Surviving the lastminute.com rollercoaster


Mark Jones and Vic Darvey were there at the beginning, both involved in getting the £2 million needed to start the Online Travel Corporation. Darvey is still there as vice president of distribution and business development at lastminute.com; Jones has since decamped to Harrods.com.


Darvey insists that the entrepreneurial start-up mentality is alive and clicking within Lastminute.com, particularly within the distribution side of the business that he now runs.


“Within the Lastminute.com group, the distribution unit is not mature, so we are very much in start-up mode,” he says, “We actively cultivate that environment. To get the game-changing breakthroughs the strategy guys need the entrepreneurs.”

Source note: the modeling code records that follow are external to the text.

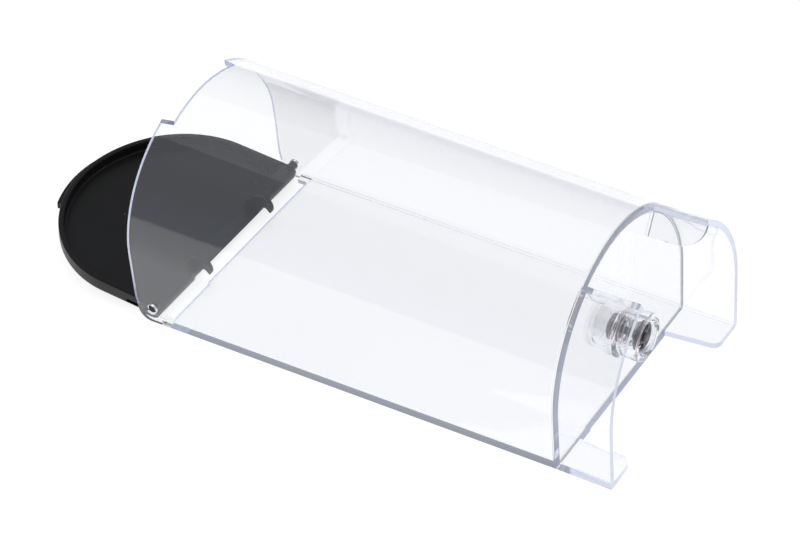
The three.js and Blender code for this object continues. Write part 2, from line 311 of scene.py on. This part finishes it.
def moulded(name, dark, light, rough, grain, specks=0.0, clear=0.0):
    t = Tree(name)
    p = t.add("BsdfPrincipled", Roughness=rough, IOR=1.5)
    p.inputs["Specular IOR Level"].default_value = 0.30
    p.inputs["Transmission Weight"].default_value = clear
    broad = t.noise(22, 4, 0.6)
    fine = t.noise(1500, 2, 0.5)
    colour = t.ramp(broad, [(0.3, dark), (0.72, light)])
    if specks:
        dots = t.add("TexVoronoi", Scale=170.0)
        c = t.add("TexCoord")
        t.link(c.outputs["Object"], dots.inputs["Vector"])
        near = t.ramp(dots.outputs["Distance"], [(0.0, (1, 1, 1)), (specks, (0, 0, 0))])
        pick = t.noise(70, 1, 0.5)
        few = t.ramp(pick, [(0.47, (0, 0, 0)), (0.50, (1, 1, 1))])
        both = t.add("Mix", data_type="RGBA", blend_type="MULTIPLY")
        both.inputs[0].default_value = 1.0
        t.link(near, both.inputs[6])
        t.link(few, both.inputs[7])
        m = t.add("Mix", data_type="RGBA")
        t.link(both.outputs[2], m.inputs[0])
        t.link(colour, m.inputs[6])
        m.inputs[7].default_value = (0.32, 0.32, 0.31, 1)
        colour = m.outputs[2]
    t.link(colour, p.inputs["Base Color"])
    t.link(t.span(broad, rough - 0.07, rough + 0.08), p.inputs["Roughness"])
    t.link(t.bump(fine, grain, 0.00004), p.inputs["Normal"])
    t.link(p.outputs[0], t.out.inputs["Surface"])
    return t.mat


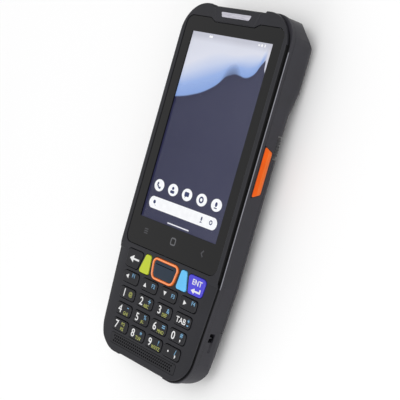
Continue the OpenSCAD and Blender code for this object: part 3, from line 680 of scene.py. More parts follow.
def evened(made: bpy.types.Object) -> bpy.types.Object:
    """Weights the normals by face area, so that broad faces look flat beside their rounded edges.

    Args:
        made: The object, which is replaced.

    Returns:
        The new object.
    """
    weigh = made.modifiers.new("even", "WEIGHTED_NORMAL")
    weigh.keep_sharp = True
    weigh.weight = 90
    name = made.name
    made.name = name + "_raw"
    return plain_copy(made, name)


def evaluated(source: bpy.types.Object) -> bpy.types.Mesh:
    """Returns the mesh that an object has after its modifiers, and removes the object.

    Args:
        source: The object, which is removed.

    Returns:
        The mesh.
    """
    bpy.context.view_layer.update()
    mesh = bpy.data.meshes.new_from_object(source.evaluated_get(bpy.context.evaluated_depsgraph_get()))
    bpy.data.objects.remove(source)
    return mesh


def plain_copy(source: bpy.types.Object, name: str) -> bpy.types.Object:
    """Returns a new object that holds the evaluated mesh of another, and removes that one.

    Args:
        source: The object, which is removed.
        name: The new object's name.

    Returns:
        The new object.
    """
    mesh = evaluated(source)
    mesh.name = name
    return placed(name, mesh)


def winding(spot: Vector, line: list[Vector]) -> int:
    """Counts how often a closed line goes round a point.

    Args:
        spot: The point.
        line: The line's points, in order.

    Returns:
        The number of turns, counter-clockwise ones less clockwise ones.
    """
    turns = 0
    for start, end in zip(line, line[1:] + line[:1]):
        rises = end.y > spot.y
        if (start.y > spot.y) != rises:
            side = (end - start).cross(spot - start)
            if (side > 0) == rises:
                turns += 1 if rises else -1
    return turns


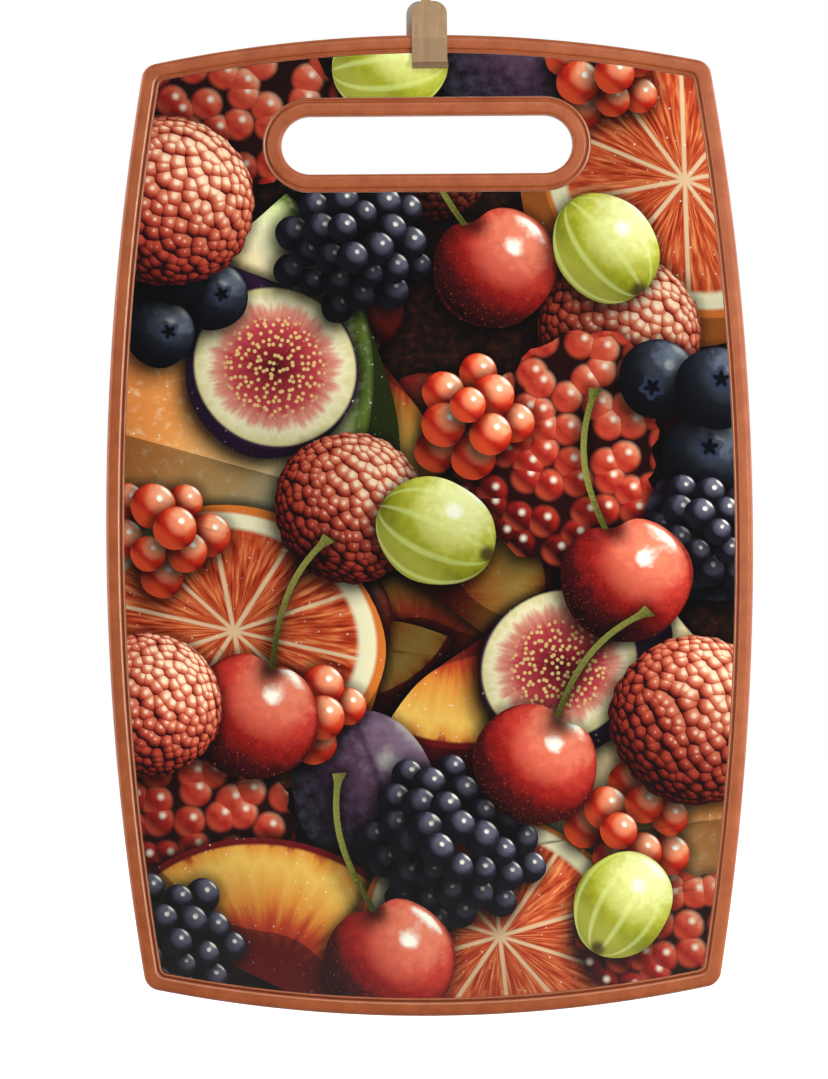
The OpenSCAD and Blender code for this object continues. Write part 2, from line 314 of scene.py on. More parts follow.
# Painted shade: a dark colour laid in the groove on the sides and along the foot, with a duller finish there.
groove_shade = add(tree, "MapRange", None, wear, 0.0, -1.0, 0.0, 0.75)
tone = add(tree, "Mix", MIX, groove_shade, tone, linear("5A1604"))
gloss = add(tree, "Math", MADD, groove_shade, EDGE_GLOSS, gloss)
gloss = add(tree, "Math", MADD, highlit, -EDGE_GLOSS, gloss)
tree.links.new(gloss.outputs[0], shader.inputs["Roughness"])
tree.links.new(tone.outputs[2], shader.inputs["Base Color"])
tree.links.new(bump.outputs[0], shader.inputs["Normal"])
# Each moulding's name, outline, free edge and solid, and how much painted light its bead, lip and foot get.
MOULDINGS = [
    ("rim_moulding", board_outline, RIM_EDGE, "outer_rim", (0.6, 0.3, 1.0)),
    ("ring_moulding", slot_outline, RING_EDGE, "grip_ring", (0.2, 0.8, 0.0)),
]
for name, outline, edge, node, light_shares in MOULDINGS:
    moulding = sweep(name, outline, soft_section(edge), *light_shares)
    moulding.data.materials.append(rubber_mat)
    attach(moulding, "board")
    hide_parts(node)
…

He admits that change of ownership can be disruptive – and privately names a few who have taken the money and run as soon as their lock-in period ends. “It is difficult when the decision-making process is taken away from you,” he admits, “but you have to have faith in the new owners and keep your head down.”


Michelle Peluso leads by example in this respect. The Travelocity chief executive joined when Sabre bought her own start-up Site59 in 2002.


Travelocity has since dropped Site59 with Peluso herself admitting that the name didn’t mean much, even in the US.


“For many people, the name is difficult to remember, and usually requires an explanation of what it means – the 59th minute,” she admits. But the development cycle continues. Travelocity will now shift its late-availability inventory in the US through the self-explanatory Lastminute.com.